Portrait of Survivor

Updated: Sep 23, 2020

Meghana, Suicide Survivor.

A journey of hope.

Trigger Warning: A suicide survivor’s story.

Please note: The name of the person has been changed upon request for anonymity.

I met Meghna at her home on a rainy evening. As soon as I entered the rain picked up the pace. I wondered if I would reach home that night. She offers beverages, suggesting De-caf as something she swears by as a solution to coffee while on anxiety medication. As we bond over our shared mental health history, coffee, and anxiety medication she tells me her story.

She is outspoken and animated when she begins talking. She works in finance and has taken up poetry and painting. She tells me how the suicide attempt only made her realize how much want to live.

Meghna attempted to take her life 5 years ago. She remembers the date 8th December 2014. She remembers fighting with her mom over her then abusive boyfriend. But, she points out that she had been depressed for years.

Having moved a lot and always have been a “fat kid”, she says with air quotes, she never connected. ‘Fat’ was always the first thing they noticed about her. People would always say to her “But you are so pretty. How are you so overweight?”

“Do I have to be thin to be pretty? I guess I was always fighting that notion within me.”

Even today when Meghna looks in the mirror every morning all she sees is her “fat tummy”. She reminds herself then that he is not the sum of her parts but more.” I feel pretty. I feel pretty. I feel pretty…”

She notes many times through the interview that she had been screaming for help for a long time. It was her parents that she approached first. As usual, she was met with skepticism. What do you even know about what depression is? They asked her.

“I felt at that moment that the ppl who understood me all my life, my only companions, suddenly couldn’t hear the words that come out of my mouth.”

That particular day she had reached a point where the mental pain that she had felt for so long became so unbearably real that it was physically painful to have to live through it. Fear at what she had done. As they pumped the poison out of her stomach she prayed for a second chance at life.

She shared how much she wants to live. How the incident made her realize that she did not want to die. She wanted to live. How she values the second chance.

Today she says, “My father still doesn’t get it”, but her mom has been her rock since the day of the attempt. She now makes it a point to tell her she is pretty every time she buys a new dress.

When I ask her what she considers the most important thing she is quick to answer.

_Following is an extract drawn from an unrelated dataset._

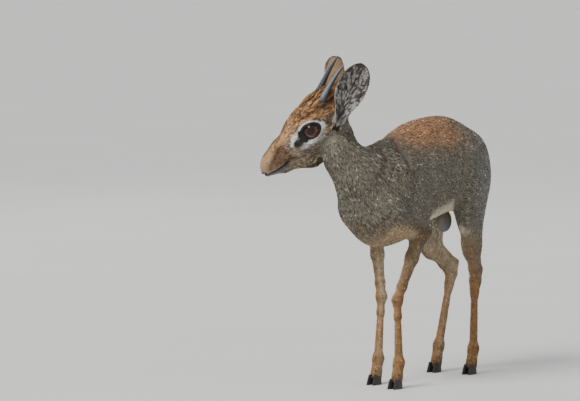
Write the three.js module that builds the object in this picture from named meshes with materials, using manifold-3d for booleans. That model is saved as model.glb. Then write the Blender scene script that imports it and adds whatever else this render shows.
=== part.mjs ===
// Adult male dik-dik, standing still with its head turned to its right. Millimetres, +Z up.
// The muzzle side is -X, the animal's left side is -Y, and the soles stand on Z = 0. Sizes below are measured
// from a point under the body's middle; the finished animal is moved so that its box is centred on the origin.
import * as THREE from "three";
import { mergeVertices } from "three/addons/utils/BufferGeometryUtils.js";
import Module from "manifold-3d";

const wasm = await Module();
wasm.setup();

const at = (x, y, z) => new THREE.Vector3(x, y, z);
const turned = (degrees) => THREE.MathUtils.degToRad(degrees);

// Gap between neighbouring pieces.
const GAP = 0.3;

// Trunk: centres and half sizes of its masses, with the pitch in degrees.
const RIBS = { centre: at(-88, 0, 298), size: at(88, 51, 79), pitch: 12 };
const BARREL = { centre: at(-4, 0, 328), size: at(100, 57, 80), pitch: -12 };
const CROUP = { centre: at(56, 0, 344), size: at(74, 45, 65), pitch: 0 };
const BREAST = { centre: at(-140, 0, 264), size: at(42, 36, 42), pitch: 0 };
const SEAT = { centre: at(104, 0, 318), size: at(34, 32, 46), pitch: 0 };
const TRUNK_BLEND = 36;
const WITHERS = [at(-140, 2, 364), at(-106, 0, 371)];
const WITHERS_PIVOT = at(-92, 0, 408);
const TRUNK_MIDDLE_HEIGHT = 318;
const TRUNK_BACK_CENTRE = 96;
// Behind this place a plane just under the belly, which rises to the rear, parts the thighs from the trunk.
const GROIN = { place: at(0, 0, 239), slope: 9.5 };

// Neck, from the chest up to the head.
const NECK = [at(-126, 0, 300), at(-168, 8, 328), at(-194, 25, 359), at(-184, 37, 392)];
const NECK_RADII = [53, 43, 29, 25];
const NECK_FLAT = 0.86;

// Head frame: its origin is where the neck meets the skull; x is forward, y left and z up in the head.
const HEAD_ORIGIN = at(-175, 34, 397);
const HEAD_FORWARD = at(-0.491, 0.7, -0.518).normalize();
const HEAD_LEFT = at(-0.631, -0.696, -0.342).normalize();
const HEAD_UP = HEAD_FORWARD.clone().cross(HEAD_LEFT).normalize();
const THROAT_PIVOT = at(-206, 57, 333);
const NAPE_TILT = at(-0.36, 0.5, 0.79).normalize();
const EYE = { centre: at(40.5, 16.6, 43), radius: 15.2 };
const EYE_OPENING = { length: 12.2, height: 10.6, lid: 1.9 };
const MUZZLE_TIP = at(116, 0, 20);
const MOUTH = { back: 92, front: 126, height: 7.2, rise: 1.5, opening: 1.1 };
const NOSTRIL = { centre: at(134.5, 6.4, 14), size: at(3.4, 2.4, 2.7), rim: 0.9 };
const LIP = { middle: 112, corner: 148, radius: 1.5, apart: 2.3 };

// Horns and ears, given for the left side in the head frame.
const HORN = { root: at(21, 12.5, 58), middle: at(-18, 14.5, 88), tip: at(-53, 17.5, 108), base: 9.2 };
const EAR = {
  root: at(4, 24, 30),
  tips: { left: at(-76, 40, 106), right: at(-54.5, -92, 64.5) },
  opening: at(0.2, 0.97, 0.1),
  width: 25,
  rootWidth: 15,
  thickness: 2.4,
  bow: 9,
};

// Crest on the forehead: locks that lie back over one another, ahead of the horns and up between them.
const CREST = {
  front: 60,
  back: -8,
  rows: 9,
  spread: 26,
  length: 30,
  width: 7,
  thickness: 1.5,
  rise: 27,
  sunk: 3.5,
};
const CREST_SEED = 5;

// Legs: joints from the trunk down to the middle of the foot, which stands at Z = 0.
const LEGS = {
  foreleg_left: [at(-122, -40, 285), at(-76, -45, 244), at(-121, -29, 137), at(-113, -27, 40), at(-122, -27, 0)],
  foreleg_right: [at(-118, 40, 285), at(-68, 45, 244), at(-74, 29, 135), at(-86, 27, 40), at(-96, 27, 0)],
  hindleg_left: [at(86, -31, 332), at(60, -48, 256), at(108, -31, 147), at(106, -30, 40), at(96, -30, 0)],
  hindleg_right: [at(84, 31, 332), at(40, 45, 246), at(142, 33, 152), at(100, 30, 42), at(88, 30, 0)],
};
const HOOF = { length: 25, width: 9.6, height: 13, apart: 5.4 };

// Tail and scrotum.
const TAIL = [at(124, 0, 357), at(148, 0, 350), at(158, 0, 314)];
const SCROTUM = { centre: at(69, 2, 243), size: at(12.5, 12, 18), pitch: 0 };

// Colours of the coat and the bare parts.
const COAT = { back: 0x8a6a48, neck: 0x7f7465, face: 0xa87a50, leg: 0xb08a5e, ear: 0x9c8a74 };
const BARE = { horn: 0x26262b, hoof: 0x1d1a18, eye: 0x1b0f0a, skin: 0x6f6a66 };

// Forms: each takes a point and gives about how far outside the surface it lies.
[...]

“I think that’s what I had been searching for my whole life. Connection and understanding. And you need empathy to understand each other.”

The words stuck in her head, anxious and preposterous thoughts.

The brutality of the present, the insanity of the past, and the obscurity of the future.

All lies cutting through her hands,

scars beneath her heart.

Silence a distant dream,

that longevity for peace.

Forgone desires and happiness.

A life, hollower than an empty glass jar.

The light in the tunnel seemed to be at a distance,

far far away from reality.

“Oasis!” her mind yelled,

but the heart does what it does.

She moved closer to it, but the distance never lessened.